Data lines

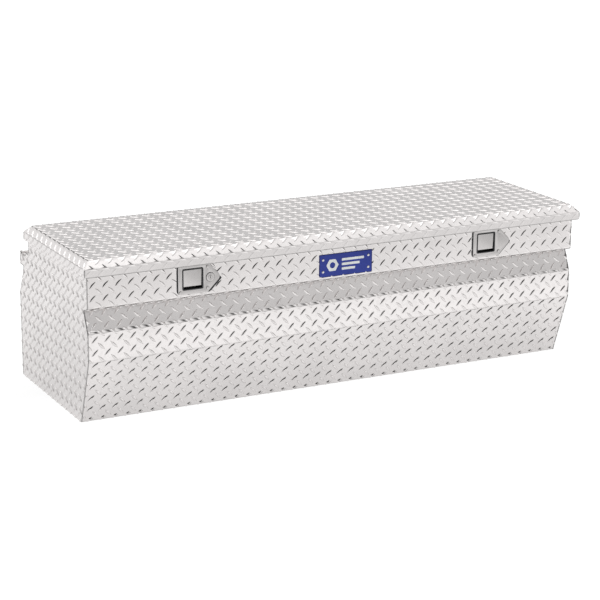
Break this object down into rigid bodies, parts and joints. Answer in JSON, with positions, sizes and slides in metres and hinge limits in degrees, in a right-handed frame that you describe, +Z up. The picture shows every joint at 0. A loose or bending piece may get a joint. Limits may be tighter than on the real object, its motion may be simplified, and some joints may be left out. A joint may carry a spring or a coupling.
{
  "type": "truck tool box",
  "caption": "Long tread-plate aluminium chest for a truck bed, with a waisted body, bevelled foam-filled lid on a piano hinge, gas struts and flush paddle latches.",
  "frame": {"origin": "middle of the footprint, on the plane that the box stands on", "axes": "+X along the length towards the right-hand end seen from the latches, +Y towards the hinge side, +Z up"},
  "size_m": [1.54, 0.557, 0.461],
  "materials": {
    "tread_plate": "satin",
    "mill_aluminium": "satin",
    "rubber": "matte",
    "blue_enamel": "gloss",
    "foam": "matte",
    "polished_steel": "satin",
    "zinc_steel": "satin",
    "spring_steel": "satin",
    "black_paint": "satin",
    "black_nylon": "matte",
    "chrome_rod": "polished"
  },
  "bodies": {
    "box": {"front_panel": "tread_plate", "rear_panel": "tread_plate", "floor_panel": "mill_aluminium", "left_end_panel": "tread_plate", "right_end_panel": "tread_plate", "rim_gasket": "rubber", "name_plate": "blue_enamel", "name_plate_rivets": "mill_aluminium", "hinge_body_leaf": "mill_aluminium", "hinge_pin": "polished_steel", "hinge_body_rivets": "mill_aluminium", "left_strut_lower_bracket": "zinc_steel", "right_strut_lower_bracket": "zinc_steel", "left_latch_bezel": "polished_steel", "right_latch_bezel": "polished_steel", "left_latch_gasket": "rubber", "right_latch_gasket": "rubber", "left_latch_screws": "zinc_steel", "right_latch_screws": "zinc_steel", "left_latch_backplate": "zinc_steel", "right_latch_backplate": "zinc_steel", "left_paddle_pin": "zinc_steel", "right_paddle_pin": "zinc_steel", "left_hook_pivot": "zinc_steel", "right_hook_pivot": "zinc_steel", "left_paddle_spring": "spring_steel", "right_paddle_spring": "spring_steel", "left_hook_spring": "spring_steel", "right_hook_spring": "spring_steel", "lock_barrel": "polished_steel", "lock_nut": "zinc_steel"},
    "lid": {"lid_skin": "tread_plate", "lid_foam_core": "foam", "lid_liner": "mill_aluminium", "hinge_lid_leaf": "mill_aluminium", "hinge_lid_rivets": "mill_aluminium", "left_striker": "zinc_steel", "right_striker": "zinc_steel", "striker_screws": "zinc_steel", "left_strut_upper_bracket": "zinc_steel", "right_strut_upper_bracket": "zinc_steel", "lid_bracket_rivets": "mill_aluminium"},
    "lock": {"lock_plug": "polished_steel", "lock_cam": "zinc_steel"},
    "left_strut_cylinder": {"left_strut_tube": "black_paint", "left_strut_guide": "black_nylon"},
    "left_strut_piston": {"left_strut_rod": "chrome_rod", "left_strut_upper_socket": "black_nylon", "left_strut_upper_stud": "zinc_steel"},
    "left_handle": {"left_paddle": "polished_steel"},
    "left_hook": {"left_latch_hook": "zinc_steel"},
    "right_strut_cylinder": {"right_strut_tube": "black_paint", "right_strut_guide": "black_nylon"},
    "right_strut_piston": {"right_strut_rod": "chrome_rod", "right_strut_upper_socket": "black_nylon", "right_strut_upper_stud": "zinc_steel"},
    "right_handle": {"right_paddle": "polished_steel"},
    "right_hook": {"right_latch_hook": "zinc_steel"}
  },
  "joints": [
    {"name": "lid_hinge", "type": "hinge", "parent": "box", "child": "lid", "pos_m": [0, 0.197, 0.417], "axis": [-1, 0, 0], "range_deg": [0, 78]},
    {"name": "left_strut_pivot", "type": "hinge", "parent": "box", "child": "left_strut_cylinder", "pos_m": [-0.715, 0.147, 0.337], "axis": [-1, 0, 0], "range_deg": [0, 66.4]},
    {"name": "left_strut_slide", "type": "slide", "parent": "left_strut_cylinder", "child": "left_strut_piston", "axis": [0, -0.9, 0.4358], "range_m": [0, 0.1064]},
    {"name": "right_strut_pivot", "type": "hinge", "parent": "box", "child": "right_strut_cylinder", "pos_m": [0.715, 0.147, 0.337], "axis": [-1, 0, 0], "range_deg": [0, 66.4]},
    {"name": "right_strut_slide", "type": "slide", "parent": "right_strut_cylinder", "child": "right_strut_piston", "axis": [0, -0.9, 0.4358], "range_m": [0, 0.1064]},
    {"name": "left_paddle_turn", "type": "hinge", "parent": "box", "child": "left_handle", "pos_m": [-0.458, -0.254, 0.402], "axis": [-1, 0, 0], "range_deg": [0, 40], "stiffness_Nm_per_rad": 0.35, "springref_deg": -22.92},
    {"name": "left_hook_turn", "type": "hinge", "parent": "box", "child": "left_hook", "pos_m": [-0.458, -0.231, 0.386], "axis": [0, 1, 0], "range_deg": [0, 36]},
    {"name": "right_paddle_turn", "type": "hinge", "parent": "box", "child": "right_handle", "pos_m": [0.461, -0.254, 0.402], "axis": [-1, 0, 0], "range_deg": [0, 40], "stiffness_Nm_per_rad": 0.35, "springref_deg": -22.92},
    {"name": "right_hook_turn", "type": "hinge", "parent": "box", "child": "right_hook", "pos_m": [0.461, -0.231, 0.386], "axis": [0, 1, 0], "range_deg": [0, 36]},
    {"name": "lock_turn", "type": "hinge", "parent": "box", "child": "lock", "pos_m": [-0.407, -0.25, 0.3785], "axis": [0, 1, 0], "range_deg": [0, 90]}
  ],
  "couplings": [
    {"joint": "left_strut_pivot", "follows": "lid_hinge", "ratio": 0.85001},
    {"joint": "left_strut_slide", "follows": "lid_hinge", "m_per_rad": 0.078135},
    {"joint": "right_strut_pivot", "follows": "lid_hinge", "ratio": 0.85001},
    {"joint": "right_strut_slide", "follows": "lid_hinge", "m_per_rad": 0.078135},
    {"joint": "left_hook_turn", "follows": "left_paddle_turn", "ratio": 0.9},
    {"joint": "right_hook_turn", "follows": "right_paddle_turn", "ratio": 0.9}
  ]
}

Problem
Write out every line of the material again, exactly as it reads.

Full response
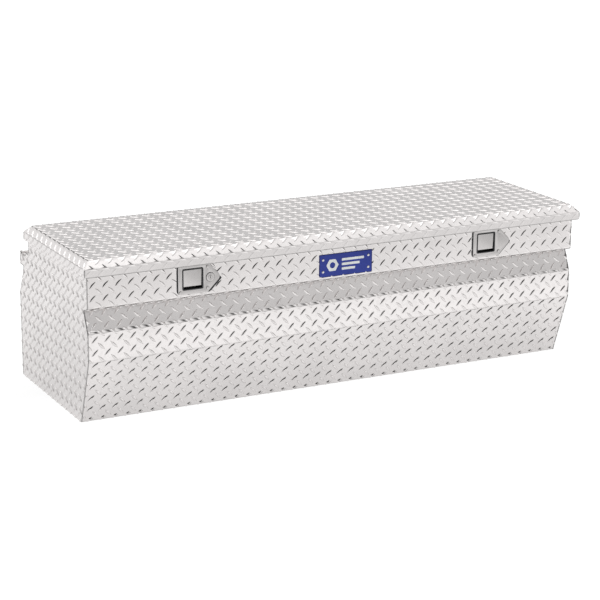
Break this object down into rigid bodies, parts and joints. Answer in JSON, with positions, sizes and slides in metres and hinge limits in degrees, in a right-handed frame that you describe, +Z up. The picture shows every joint at 0. A loose or bending piece may get a joint. Limits may be tighter than on the real object, its motion may be simplified, and some joints may be left out. A joint may carry a spring or a coupling.
{
  "type": "truck tool box",
  "caption": "Long tread-plate aluminium chest for a truck bed, with a waisted body, bevelled foam-filled lid on a piano hinge, gas struts and flush paddle latches.",
  "frame": {"origin": "middle of the footprint, on the plane that the box stands on", "axes": "+X along the length towards the right-hand end seen from the latches, +Y towards the hinge side, +Z up"},
  "size_m": [1.54, 0.557, 0.461],
  "materials": {
    "tread_plate": "satin",
    "mill_aluminium": "satin",
    "rubber": "matte",
    "blue_enamel": "gloss",
    "foam": "matte",
    "polished_steel": "satin",
    "zinc_steel": "satin",
    "spring_steel": "satin",
    "black_paint": "satin",
    "black_nylon": "matte",
    "chrome_rod": "polished"
  },
  "bodies": {
    "box": {"front_panel": "tread_plate", "rear_panel": "tread_plate", "floor_panel": "mill_aluminium", "left_end_panel": "tread_plate", "right_end_panel": "tread_plate", "rim_gasket": "rubber", "name_plate": "blue_enamel", "name_plate_rivets": "mill_aluminium", "hinge_body_leaf": "mill_aluminium", "hinge_pin": "polished_steel", "hinge_body_rivets": "mill_aluminium", "left_strut_lower_bracket": "zinc_steel", "right_strut_lower_bracket": "zinc_steel", "left_latch_bezel": "polished_steel", "right_latch_bezel": "polished_steel", "left_latch_gasket": "rubber", "right_latch_gasket": "rubber", "left_latch_screws": "zinc_steel", "right_latch_screws": "zinc_steel", "left_latch_backplate": "zinc_steel", "right_latch_backplate": "zinc_steel", "left_paddle_pin": "zinc_steel", "right_paddle_pin": "zinc_steel", "left_hook_pivot": "zinc_steel", "right_hook_pivot": "zinc_steel", "left_paddle_spring": "spring_steel", "right_paddle_spring": "spring_steel", "left_hook_spring": "spring_steel", "right_hook_spring": "spring_steel", "lock_barrel": "polished_steel", "lock_nut": "zinc_steel"},
    "lid": {"lid_skin": "tread_plate", "lid_foam_core": "foam", "lid_liner": "mill_aluminium", "hinge_lid_leaf": "mill_aluminium", "hinge_lid_rivets": "mill_aluminium", "left_striker": "zinc_steel", "right_striker": "zinc_steel", "striker_screws": "zinc_steel", "left_strut_upper_bracket": "zinc_steel", "right_strut_upper_bracket": "zinc_steel", "lid_bracket_rivets": "mill_aluminium"},
    "lock": {"lock_plug": "polished_steel", "lock_cam": "zinc_steel"},
    "left_strut_cylinder": {"left_strut_tube": "black_paint", "left_strut_guide": "black_nylon"},
    "left_strut_piston": {"left_strut_rod": "chrome_rod", "left_strut_upper_socket": "black_nylon", "left_strut_upper_stud": "zinc_steel"},
    "left_handle": {"left_paddle": "polished_steel"},
    "left_hook": {"left_latch_hook": "zinc_steel"},
    "right_strut_cylinder": {"right_strut_tube": "black_paint", "right_strut_guide": "black_nylon"},
    "right_strut_piston": {"right_strut_rod": "chrome_rod", "right_strut_upper_socket": "black_nylon", "right_strut_upper_stud": "zinc_steel"},
    "right_handle": {"right_paddle": "polished_steel"},
    "right_hook": {"right_latch_hook": "zinc_steel"}
  },
  "joints": [
    {"name": "lid_hinge", "type": "hinge", "parent": "box", "child": "lid", "pos_m": [0, 0.197, 0.417], "axis": [-1, 0, 0], "range_deg": [0, 78]},
    {"name": "left_strut_pivot", "type": "hinge", "parent": "box", "child": "left_strut_cylinder", "pos_m": [-0.715, 0.147, 0.337], "axis": [-1, 0, 0], "range_deg": [0, 66.4]},
    {"name": "left_strut_slide", "type": "slide", "parent": "left_strut_cylinder", "child": "left_strut_piston", "axis": [0, -0.9, 0.4358], "range_m": [0, 0.1064]},
    {"name": "right_strut_pivot", "type": "hinge", "parent": "box", "child": "right_strut_cylinder", "pos_m": [0.715, 0.147, 0.337], "axis": [-1, 0, 0], "range_deg": [0, 66.4]},
    {"name": "right_strut_slide", "type": "slide", "parent": "right_strut_cylinder", "child": "right_strut_piston", "axis": [0, -0.9, 0.4358], "range_m": [0, 0.1064]},
    {"name": "left_paddle_turn", "type": "hinge", "parent": "box", "child": "left_handle", "pos_m": [-0.458, -0.254, 0.402], "axis": [-1, 0, 0], "range_deg": [0, 40], "stiffness_Nm_per_rad": 0.35, "springref_deg": -22.92},
    {"name": "left_hook_turn", "type": "hinge", "parent": "box", "child": "left_hook", "pos_m": [-0.458, -0.231, 0.386], "axis": [0, 1, 0], "range_deg": [0, 36]},
    {"name": "right_paddle_turn", "type": "hinge", "parent": "box", "child": "right_handle", "pos_m": [0.461, -0.254, 0.402], "axis": [-1, 0, 0], "range_deg": [0, 40], "stiffness_Nm_per_rad": 0.35, "springref_deg": -22.92},
    {"name": "right_hook_turn", "type": "hinge", "parent": "box", "child": "right_hook", "pos_m": [0.461, -0.231, 0.386], "axis": [0, 1, 0], "range_deg": [0, 36]},
    {"name": "lock_turn", "type": "hinge", "parent": "box", "child": "lock", "pos_m": [-0.407, -0.25, 0.3785], "axis": [0, 1, 0], "range_deg": [0, 90]}
  ],
  "couplings": [
    {"joint": "left_strut_pivot", "follows": "lid_hinge", "ratio": 0.85001},
    {"joint": "left_strut_slide", "follows": "lid_hinge", "m_per_rad": 0.078135},
    {"joint": "right_strut_pivot", "follows": "lid_hinge", "ratio": 0.85001},
    {"joint": "right_strut_slide", "follows": "lid_hinge", "m_per_rad": 0.078135},
    {"joint": "left_hook_turn", "follows": "left_paddle_turn", "ratio": 0.9},
    {"joint": "right_hook_turn", "follows": "right_paddle_turn", "ratio": 0.9}
  ]
}